— START —

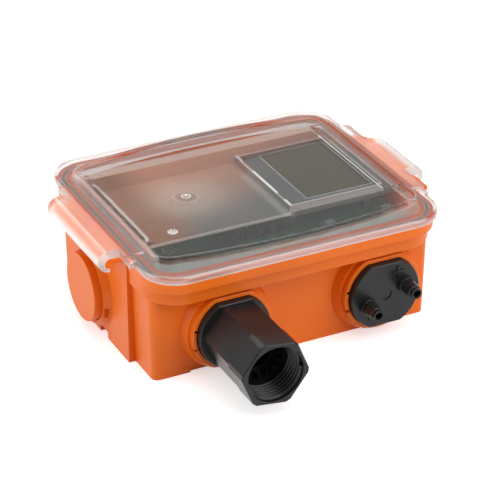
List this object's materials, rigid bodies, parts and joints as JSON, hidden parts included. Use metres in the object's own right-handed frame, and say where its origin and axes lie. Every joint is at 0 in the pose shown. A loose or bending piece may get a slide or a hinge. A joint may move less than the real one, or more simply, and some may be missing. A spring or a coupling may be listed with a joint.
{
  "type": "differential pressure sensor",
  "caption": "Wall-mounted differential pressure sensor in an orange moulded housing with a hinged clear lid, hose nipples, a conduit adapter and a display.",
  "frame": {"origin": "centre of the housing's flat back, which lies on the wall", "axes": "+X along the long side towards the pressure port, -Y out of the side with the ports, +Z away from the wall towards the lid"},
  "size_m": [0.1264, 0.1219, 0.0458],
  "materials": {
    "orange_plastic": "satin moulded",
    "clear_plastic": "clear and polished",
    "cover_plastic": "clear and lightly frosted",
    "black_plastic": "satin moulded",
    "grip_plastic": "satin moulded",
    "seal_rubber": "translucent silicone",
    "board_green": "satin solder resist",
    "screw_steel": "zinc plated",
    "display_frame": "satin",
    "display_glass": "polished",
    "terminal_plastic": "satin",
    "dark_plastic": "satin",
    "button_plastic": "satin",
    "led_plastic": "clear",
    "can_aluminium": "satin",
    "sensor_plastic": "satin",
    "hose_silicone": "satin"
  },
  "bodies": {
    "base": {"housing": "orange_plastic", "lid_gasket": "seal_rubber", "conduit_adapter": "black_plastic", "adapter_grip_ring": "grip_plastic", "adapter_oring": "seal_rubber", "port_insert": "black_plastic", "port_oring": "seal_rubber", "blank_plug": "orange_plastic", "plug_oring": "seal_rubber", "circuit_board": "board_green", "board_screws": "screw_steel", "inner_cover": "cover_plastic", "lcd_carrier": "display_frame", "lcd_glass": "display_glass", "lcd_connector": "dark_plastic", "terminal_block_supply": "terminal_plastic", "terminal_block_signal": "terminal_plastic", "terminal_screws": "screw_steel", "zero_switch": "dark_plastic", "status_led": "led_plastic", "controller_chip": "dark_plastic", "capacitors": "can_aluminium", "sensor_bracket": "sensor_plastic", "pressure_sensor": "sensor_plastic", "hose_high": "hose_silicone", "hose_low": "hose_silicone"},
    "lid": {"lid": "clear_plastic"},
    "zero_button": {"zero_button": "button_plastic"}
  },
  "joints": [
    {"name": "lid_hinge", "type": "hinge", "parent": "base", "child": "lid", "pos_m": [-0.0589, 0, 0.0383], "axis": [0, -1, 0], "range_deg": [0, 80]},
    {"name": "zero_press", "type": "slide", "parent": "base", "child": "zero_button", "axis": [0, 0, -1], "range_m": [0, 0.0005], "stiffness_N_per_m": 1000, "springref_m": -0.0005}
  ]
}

— END —

## BRIEF
Write the entire listing out again, word for word.

## FINISHED ANSWER
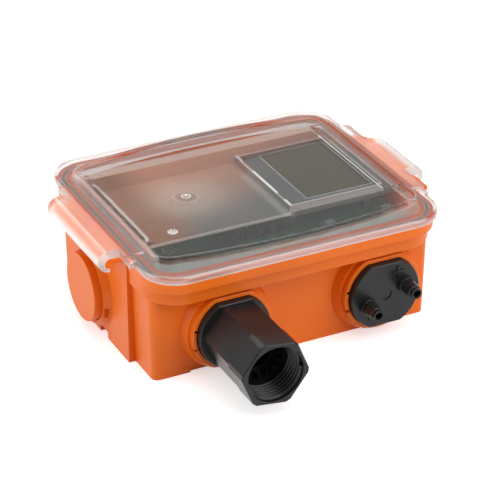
List this object's materials, rigid bodies, parts and joints as JSON, hidden parts included. Use metres in the object's own right-handed frame, and say where its origin and axes lie. Every joint is at 0 in the pose shown. A loose or bending piece may get a slide or a hinge. A joint may move less than the real one, or more simply, and some may be missing. A spring or a coupling may be listed with a joint.
{
  "type": "differential pressure sensor",
  "caption": "Wall-mounted differential pressure sensor in an orange moulded housing with a hinged clear lid, hose nipples, a conduit adapter and a display.",
  "frame": {"origin": "centre of the housing's flat back, which lies on the wall", "axes": "+X along the long side towards the pressure port, -Y out of the side with the ports, +Z away from the wall towards the lid"},
  "size_m": [0.1264, 0.1219, 0.0458],
  "materials": {
    "orange_plastic": "satin moulded",
    "clear_plastic": "clear and polished",
    "cover_plastic": "clear and lightly frosted",
    "black_plastic": "satin moulded",
    "grip_plastic": "satin moulded",
    "seal_rubber": "translucent silicone",
    "board_green": "satin solder resist",
    "screw_steel": "zinc plated",
    "display_frame": "satin",
    "display_glass": "polished",
    "terminal_plastic": "satin",
    "dark_plastic": "satin",
    "button_plastic": "satin",
    "led_plastic": "clear",
    "can_aluminium": "satin",
    "sensor_plastic": "satin",
    "hose_silicone": "satin"
  },
  "bodies": {
    "base": {"housing": "orange_plastic", "lid_gasket": "seal_rubber", "conduit_adapter": "black_plastic", "adapter_grip_ring": "grip_plastic", "adapter_oring": "seal_rubber", "port_insert": "black_plastic", "port_oring": "seal_rubber", "blank_plug": "orange_plastic", "plug_oring": "seal_rubber", "circuit_board": "board_green", "board_screws": "screw_steel", "inner_cover": "cover_plastic", "lcd_carrier": "display_frame", "lcd_glass": "display_glass", "lcd_connector": "dark_plastic", "terminal_block_supply": "terminal_plastic", "terminal_block_signal": "terminal_plastic", "terminal_screws": "screw_steel", "zero_switch": "dark_plastic", "status_led": "led_plastic", "controller_chip": "dark_plastic", "capacitors": "can_aluminium", "sensor_bracket": "sensor_plastic", "pressure_sensor": "sensor_plastic", "hose_high": "hose_silicone", "hose_low": "hose_silicone"},
    "lid": {"lid": "clear_plastic"},
    "zero_button": {"zero_button": "button_plastic"}
  },
  "joints": [
    {"name": "lid_hinge", "type": "hinge", "parent": "base", "child": "lid", "pos_m": [-0.0589, 0, 0.0383], "axis": [0, -1, 0], "range_deg": [0, 80]},
    {"name": "zero_press", "type": "slide", "parent": "base", "child": "zero_button", "axis": [0, 0, -1], "range_m": [0, 0.0005], "stiffness_N_per_m": 1000, "springref_m": -0.0005}
  ]
}